Says the White Knight as he polishes his armor!


----------



## Amanhasnoname (Apr 1, 2021)

Captain Obvious said:


> Just a couple of observations from life experience. 1)Single 20 something to 30 something males very much want to have sex with attractive 40 something to 50 something females. They aren't looking to settle down with them, they are looking to bed them. 2)Men know that dogs are a great tool to pick up women. 3)Straight men very rarely strive to develop platonic friendship relationships with women they find attractive. 4) Experienced players know there is no harm in asking for a phone number. Seriously, what's the worst that will happen?? The woman will say no?
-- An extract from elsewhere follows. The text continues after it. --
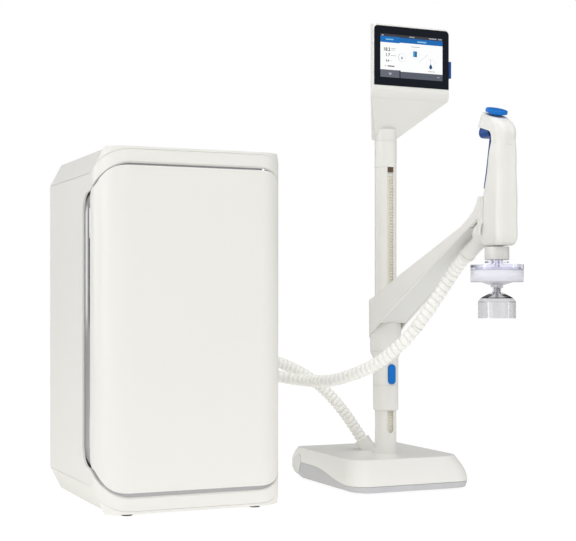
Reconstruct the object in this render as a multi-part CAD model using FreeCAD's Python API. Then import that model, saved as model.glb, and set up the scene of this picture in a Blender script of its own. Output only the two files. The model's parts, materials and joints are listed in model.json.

All these points absolutely bang on, especially number 2. 
One of my grandaughters has a white chow chow and I kid you not whenever I've been out with it it's literally like having a woman magnet on a leash. 
You can't walk 20 steps without one coming up and cooing about it and striking up a conversation.


----------



## Willnotbill (May 13, 2021)

This might not be the popular opinion but I'll play devils advocate and look at it from another direction. What if this interaction was entirely innocent? What if the wife felt it would have been rude or unfriendly not give out the number? Even though the wife has a history, exchanging numbers with a neighbor isn't exactly a capitol offense. To me what's important is how its handled from here. If she receives a call or text asking to meet I would think the wife would reply with something like "it wouldn't be appropriate without my husband." When the wife brushes him off and he continues to contact her then it would be time to step up the rebuke or even the husband responding to the call or text. Men and women do communicate with each other outside of their marriages but should not be putting themselves in position where something could happen or even look bad.


----------



## hamadryad (Aug 30, 2020)

johndoe12299 said:


> Definitely a positive she came back and told you what happened immediately. If she had any ulterior motives she wouldn't have mentioned it to you...unless she's playing chess and you checkers.


Maybe.....

But that could also be a game,,,,,

She is telling him this to see what his reaction will be....She seems like the type that needs and craves attention...I have known women that do this type of thing...They will even make up scenarios that never happened...."oh....this guy at work told me that I have nice legs"....Like even if that happened, why go home and tell a guy that?....Most women would roll their eyes and not say anything to a SO, as she knows it's going to agitate him...


----------



## Evinrude58 (Jun 16, 2014)

Pay a really handsome younger dude, fix him up with a doggie, have him put the moves on your wife, and see how long it takes him to get her number and make a screw date with her.
I’m thinking you already know that he wouldn’t have to be very gifted in gab to get in her britches. She’d likely be asking for HIS number.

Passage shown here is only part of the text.